Y, fundamentalmente, para no caer en fanatismos y actitudes
dogmáticas a las que son proclives las tendencias religiosas, como se comprueba,
desgraciadamente, en otros lares y por parte de otras religiones, tan
intransigentes e intolerantes como la que se profesa en nuestro país.

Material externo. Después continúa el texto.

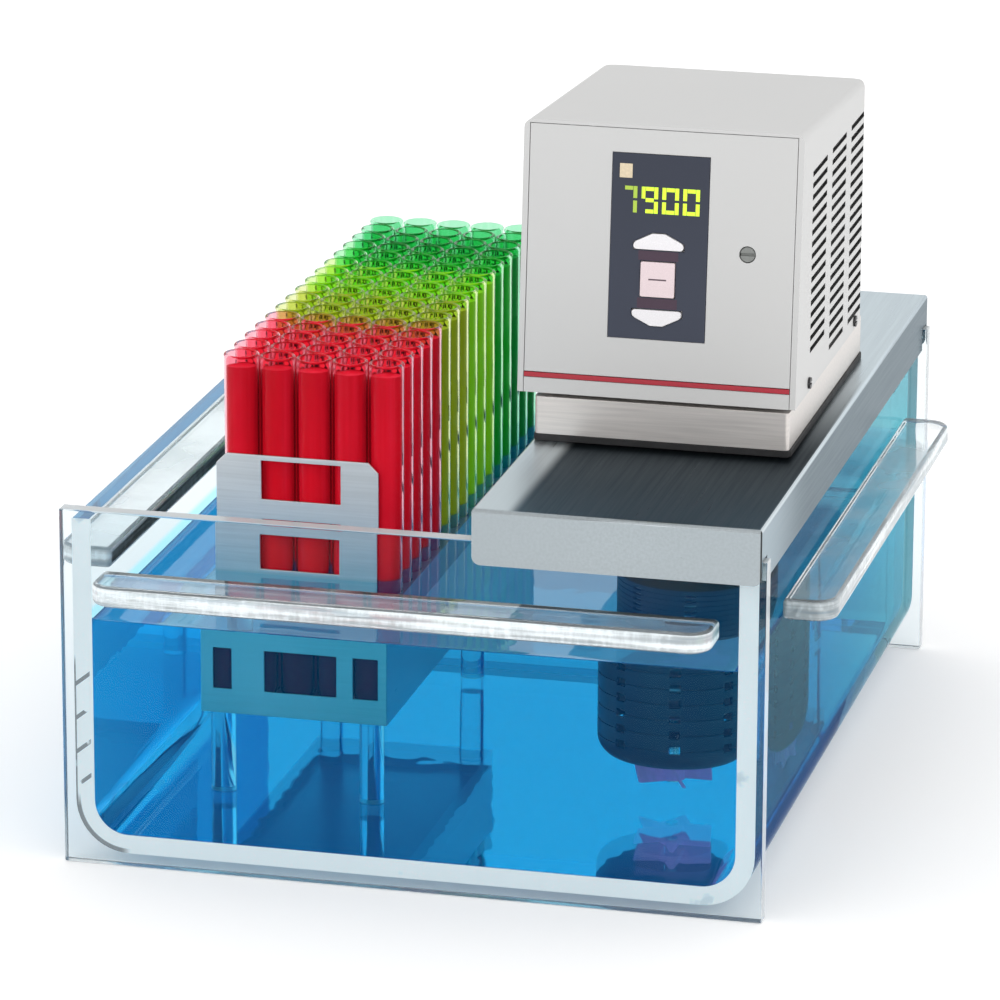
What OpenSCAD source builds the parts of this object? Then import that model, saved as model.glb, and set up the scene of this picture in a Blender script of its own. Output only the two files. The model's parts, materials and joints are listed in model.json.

Permitir que
la escala de valores morales de una
determinada religión –cualquiera- prevalezca sobre valores cívicos (derechos y
libertades de los ciudadanos) recogidos en nuestra Carta Magna, es supeditar la Constitución al
Derecho Canónico, que castiga la “profanación” con la excomunión. ¿Pretenderá
el ministerio Fiscal “excomulgar” a la concejal madrileña de las instituciones
civiles?
Ni el matrimonio religioso es sagrado (como pone en
evidencia el creciente número de divorcios) ni ningún precepto religioso es
superior al derecho ciudadano a la libertad. No tener esto presente ni protegerlo
con la ley sería dar rienda suelta a los fanáticos que son capaces de llegar al
asesinato para imponer sus creencias y doctrinas. Antes de salir con pancartas
para afirmar que “Je suis Charlie”, deberíamos prevenir y evitar las actitudes
intransigentes de quienes se consideran intermediarios de un dios y se creen en
posesión de la Verdad
única, absoluta e incontestable, que todos han de acatar. Deberíamos restringir
el “sentimiento religioso” al ámbito particular del individuo y no en la esfera
pública de la colectividad. Por mucho que se sientan ofendidos.